The economic crisis caused by the coronavirus pandemic could plunge up to 115 million people into extreme poverty this year, rolling back global efforts to alleviate poverty, warned a World Bank report.

Many of the new poor will be in poor countries, but middle-income countries would witness an unprecedented rise in people living in poverty. Projections show nearly 82 percent – or some 72 million – of the new poor will be in middle-income countries, according to the biennial Poverty and Shared Prosperity Report released on Wednesday.

The bank defines extreme poverty as living on less than 1.90 U.S. dollars. Between 9.1 and 9.4 percent of the world's population in 2020 would be affected by the economic fall out of the pandemic.

The projected poverty rates in 2020 are similar to those in 2017, meaning the impacts of COVID-19 are expected to set back progress toward ending extreme poverty by at least three years.

"The pandemic and global recession may cause over 1.4 percent of the world's population to fall into extreme poverty," said David Malpass, president of World Bank Group.

As a result of the pandemic, along with armed conflicts and climate change, extreme poverty would rise for the first time in over 20 years. South Asia would be the hardest hit region, with 49 million additional people pushed into extreme poverty.

The second most affected region would be Sub-Saharan Africa, with 26-40 million additional people predicted to be pushed into extreme poverty.

The cocktail of COVID-19, armed conflict and climate change will also make it challenging to meet the goal of ending poverty by 2030. These factors would push up the global poverty rate to about 7 percent.

But the economic downturn would impact urban dwellers and a majority of them could slip into extreme poverty, a phenomenon traditionally affecting people in rural areas.

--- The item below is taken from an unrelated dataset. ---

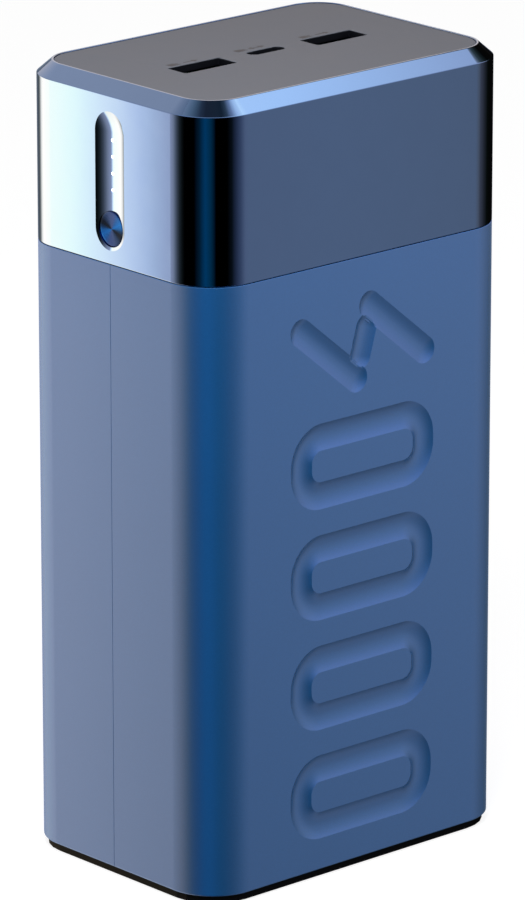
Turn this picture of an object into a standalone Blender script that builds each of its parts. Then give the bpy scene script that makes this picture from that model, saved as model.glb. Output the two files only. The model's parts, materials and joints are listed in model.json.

According to trends, progress toward containing extreme poverty started becoming sluggish much before the coronavirus pandemic. Between 2015 and 2017, the poverty reduction slowed to less than half a percentage but helped pull out 52 million people from the clutches of poverty. Global poverty had dropped at the rate of around one percentage point per year between 1990 and 2015.

Less than a tenth of the world's population lives on less than 1.90 U.S. dollars a day, close to a quarter of the world's population lives below the 3.20-U.S.-dollar line and more than 40 percent of the world's population – almost 3.3 billion people – live below the 5.50-U.S.-dollar line, stated the report.

Researchers suggested the governments take collective action to ensure years of progress in poverty reduction are not erased. Efforts to confront poverty caused by COVID-19 also face threats that disproportionately impact the world's poor at the same time, particularly conflict and climate change, they added.